START EXTRACTED INFORMATION
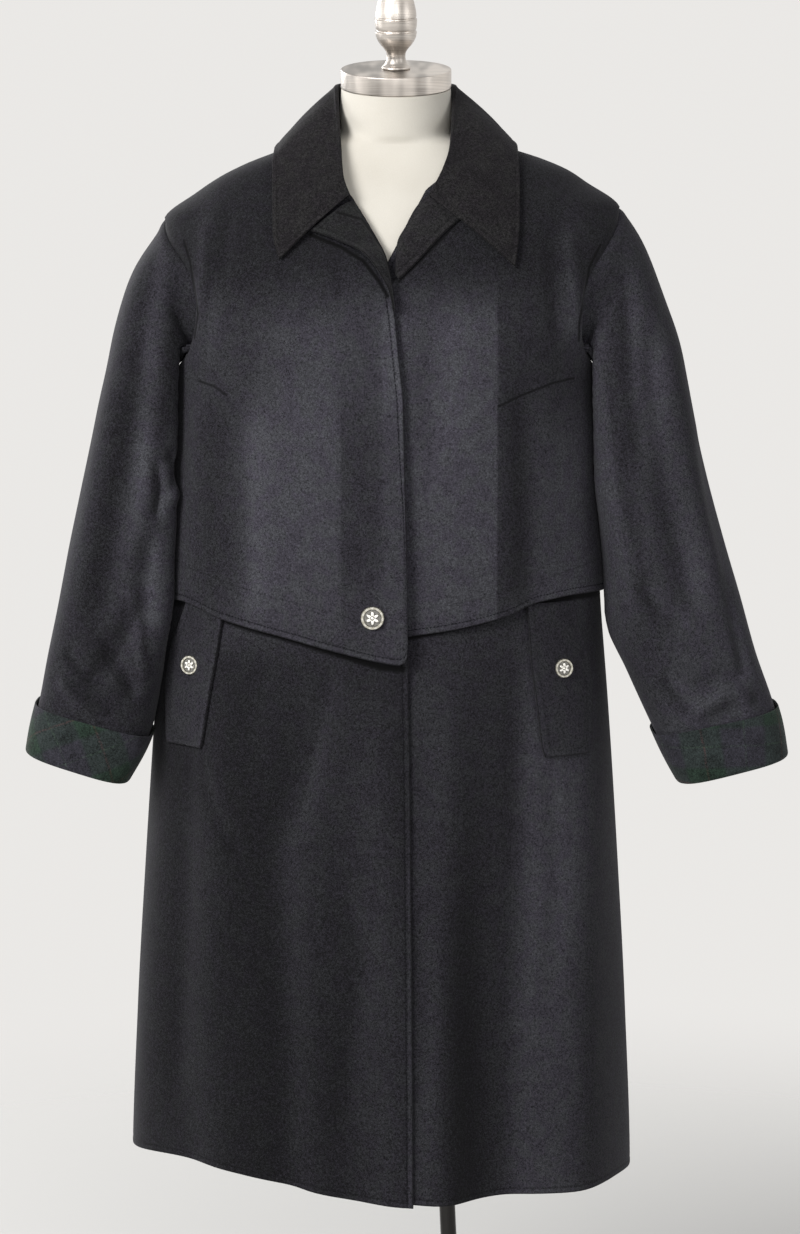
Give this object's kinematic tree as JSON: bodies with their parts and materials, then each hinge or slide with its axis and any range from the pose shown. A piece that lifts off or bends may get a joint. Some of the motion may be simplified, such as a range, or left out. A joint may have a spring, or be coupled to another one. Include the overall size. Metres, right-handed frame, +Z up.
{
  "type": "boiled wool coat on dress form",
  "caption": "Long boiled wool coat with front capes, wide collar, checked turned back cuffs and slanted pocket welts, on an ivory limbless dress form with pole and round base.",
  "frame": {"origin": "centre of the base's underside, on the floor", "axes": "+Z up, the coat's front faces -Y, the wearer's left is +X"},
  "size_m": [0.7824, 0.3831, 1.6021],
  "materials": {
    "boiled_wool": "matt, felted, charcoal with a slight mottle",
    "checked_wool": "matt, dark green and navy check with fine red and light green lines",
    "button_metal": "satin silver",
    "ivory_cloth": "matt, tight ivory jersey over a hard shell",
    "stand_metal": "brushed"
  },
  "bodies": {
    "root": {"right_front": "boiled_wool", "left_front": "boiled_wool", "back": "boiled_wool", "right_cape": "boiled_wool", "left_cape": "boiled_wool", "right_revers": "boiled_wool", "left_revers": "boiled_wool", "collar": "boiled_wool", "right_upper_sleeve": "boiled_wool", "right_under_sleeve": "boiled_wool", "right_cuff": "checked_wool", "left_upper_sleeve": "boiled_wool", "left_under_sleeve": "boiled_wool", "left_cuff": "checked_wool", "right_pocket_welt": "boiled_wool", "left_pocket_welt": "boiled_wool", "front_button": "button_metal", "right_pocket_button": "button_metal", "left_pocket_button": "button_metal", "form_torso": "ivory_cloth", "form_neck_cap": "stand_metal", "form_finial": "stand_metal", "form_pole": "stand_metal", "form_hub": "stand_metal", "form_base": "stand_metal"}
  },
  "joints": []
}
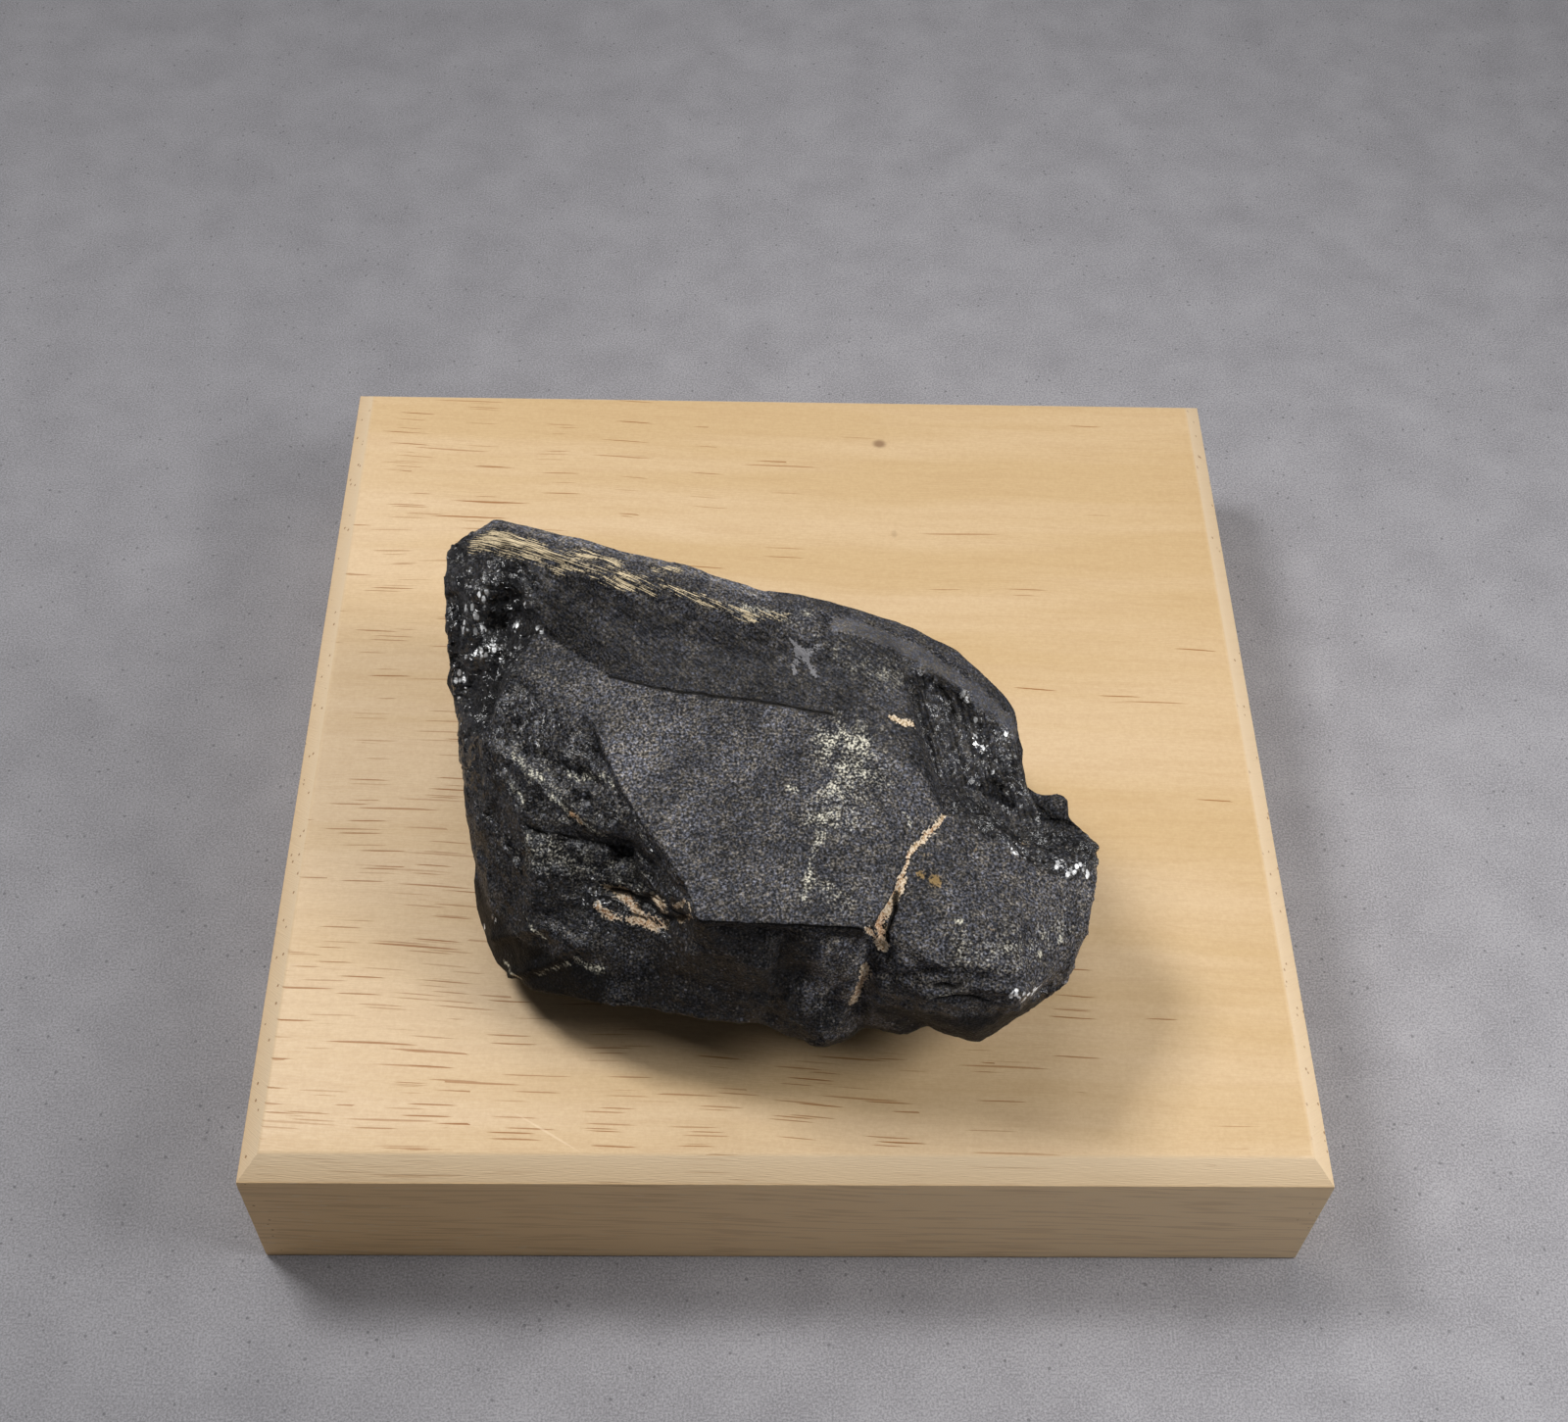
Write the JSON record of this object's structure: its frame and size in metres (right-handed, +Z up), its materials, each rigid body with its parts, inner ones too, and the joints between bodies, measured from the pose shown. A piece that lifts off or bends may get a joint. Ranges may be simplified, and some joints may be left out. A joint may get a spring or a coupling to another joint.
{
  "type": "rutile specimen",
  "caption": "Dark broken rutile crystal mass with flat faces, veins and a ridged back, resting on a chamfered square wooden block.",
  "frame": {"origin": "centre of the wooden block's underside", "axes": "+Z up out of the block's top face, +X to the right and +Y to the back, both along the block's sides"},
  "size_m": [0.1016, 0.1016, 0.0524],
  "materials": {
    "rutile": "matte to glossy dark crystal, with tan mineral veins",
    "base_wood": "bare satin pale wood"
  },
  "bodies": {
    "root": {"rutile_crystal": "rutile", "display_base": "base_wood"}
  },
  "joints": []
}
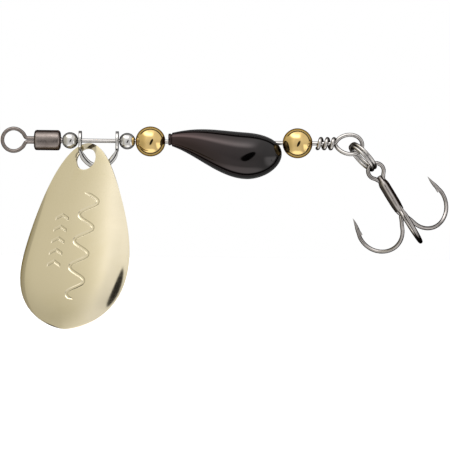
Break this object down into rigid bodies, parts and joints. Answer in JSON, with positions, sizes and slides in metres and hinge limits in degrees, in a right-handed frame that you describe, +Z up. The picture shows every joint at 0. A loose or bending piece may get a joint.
END EXTRACTED INFORMATION
• [SET PROBLEM]
Return the whole listing exactly, with every line included.

• [COMPLETE ANSWER]
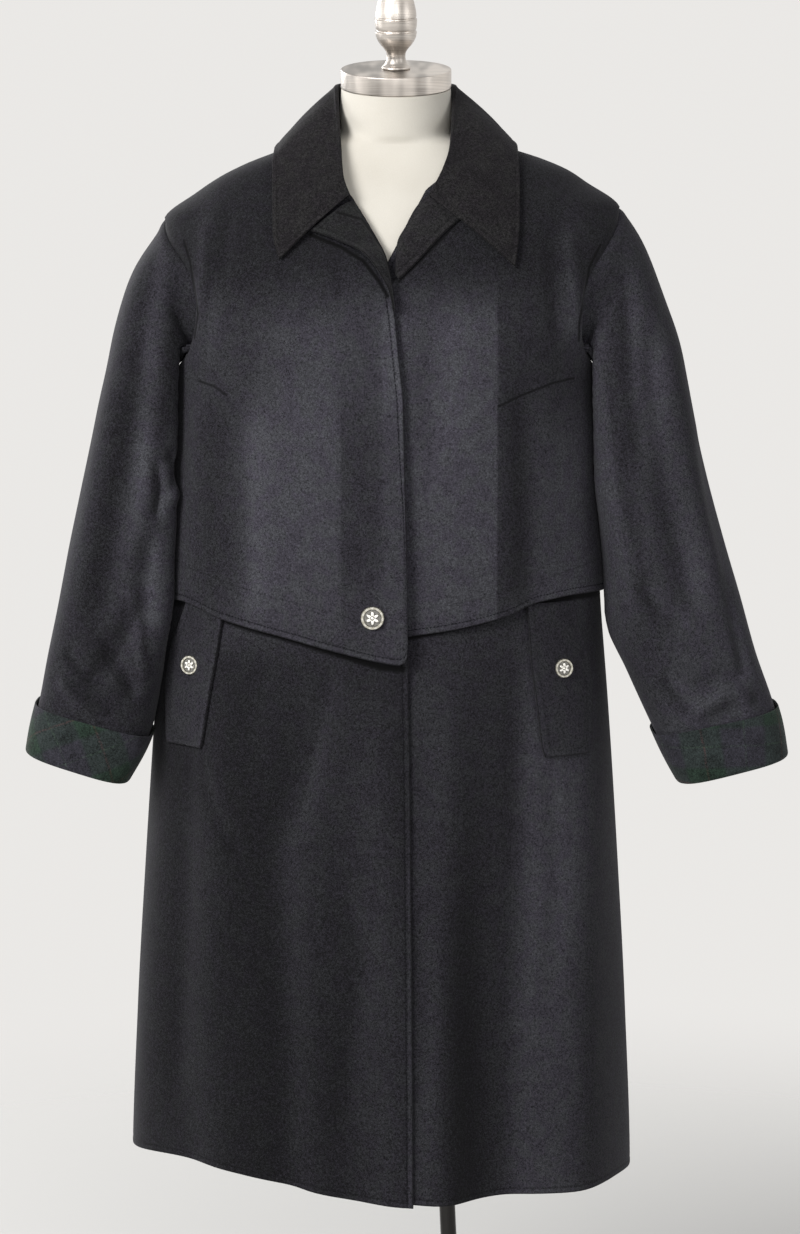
Give this object's kinematic tree as JSON: bodies with their parts and materials, then each hinge or slide with its axis and any range from the pose shown. A piece that lifts off or bends may get a joint. Some of the motion may be simplified, such as a range, or left out. A joint may have a spring, or be coupled to another one. Include the overall size. Metres, right-handed frame, +Z up.
{
  "type": "boiled wool coat on dress form",
  "caption": "Long boiled wool coat with front capes, wide collar, checked turned back cuffs and slanted pocket welts, on an ivory limbless dress form with pole and round base.",
  "frame": {"origin": "centre of the base's underside, on the floor", "axes": "+Z up, the coat's front faces -Y, the wearer's left is +X"},
  "size_m": [0.7824, 0.3831, 1.6021],
  "materials": {
    "boiled_wool": "matt, felted, charcoal with a slight mottle",
    "checked_wool": "matt, dark green and navy check with fine red and light green lines",
    "button_metal": "satin silver",
    "ivory_cloth": "matt, tight ivory jersey over a hard shell",
    "stand_metal": "brushed"
  },
  "bodies": {
    "root": {"right_front": "boiled_wool", "left_front": "boiled_wool", "back": "boiled_wool", "right_cape": "boiled_wool", "left_cape": "boiled_wool", "right_revers": "boiled_wool", "left_revers": "boiled_wool", "collar": "boiled_wool", "right_upper_sleeve": "boiled_wool", "right_under_sleeve": "boiled_wool", "right_cuff": "checked_wool", "left_upper_sleeve": "boiled_wool", "left_under_sleeve": "boiled_wool", "left_cuff": "checked_wool", "right_pocket_welt": "boiled_wool", "left_pocket_welt": "boiled_wool", "front_button": "button_metal", "right_pocket_button": "button_metal", "left_pocket_button": "button_metal", "form_torso": "ivory_cloth", "form_neck_cap": "stand_metal", "form_finial": "stand_metal", "form_pole": "stand_metal", "form_hub": "stand_metal", "form_base": "stand_metal"}
  },
  "joints": []
}
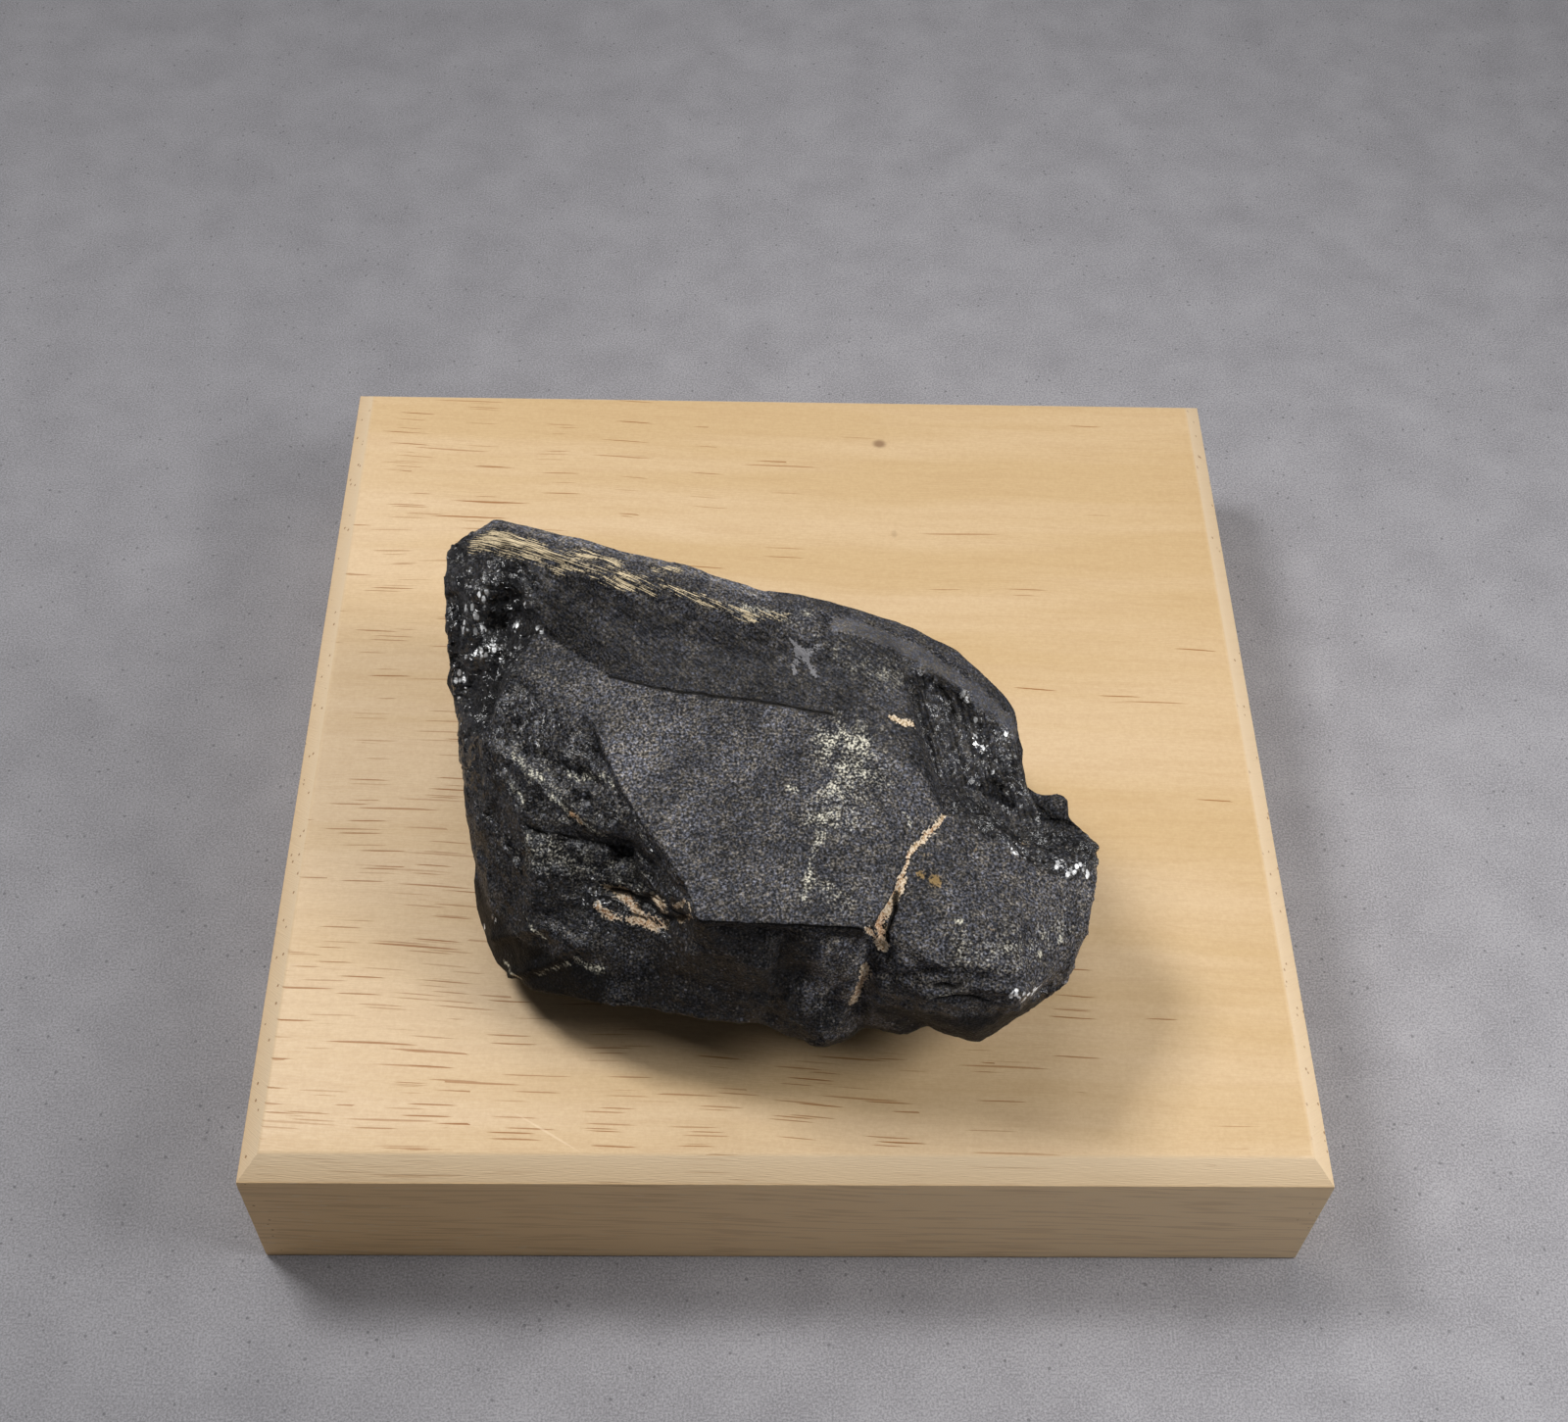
Write the JSON record of this object's structure: its frame and size in metres (right-handed, +Z up), its materials, each rigid body with its parts, inner ones too, and the joints between bodies, measured from the pose shown. A piece that lifts off or bends may get a joint. Ranges may be simplified, and some joints may be left out. A joint may get a spring or a coupling to another joint.
{
  "type": "rutile specimen",
  "caption": "Dark broken rutile crystal mass with flat faces, veins and a ridged back, resting on a chamfered square wooden block.",
  "frame": {"origin": "centre of the wooden block's underside", "axes": "+Z up out of the block's top face, +X to the right and +Y to the back, both along the block's sides"},
  "size_m": [0.1016, 0.1016, 0.0524],
  "materials": {
    "rutile": "matte to glossy dark crystal, with tan mineral veins",
    "base_wood": "bare satin pale wood"
  },
  "bodies": {
    "root": {"rutile_crystal": "rutile", "display_base": "base_wood"}
  },
  "joints": []
}
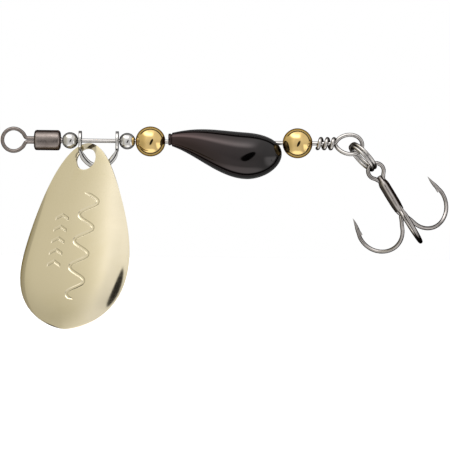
Break this object down into rigid bodies, parts and joints. Answer in JSON, with positions, sizes and slides in metres and hinge limits in degrees, in a right-handed frame that you describe, +Z up. The picture shows every joint at 0. A loose or bending piece may get a joint.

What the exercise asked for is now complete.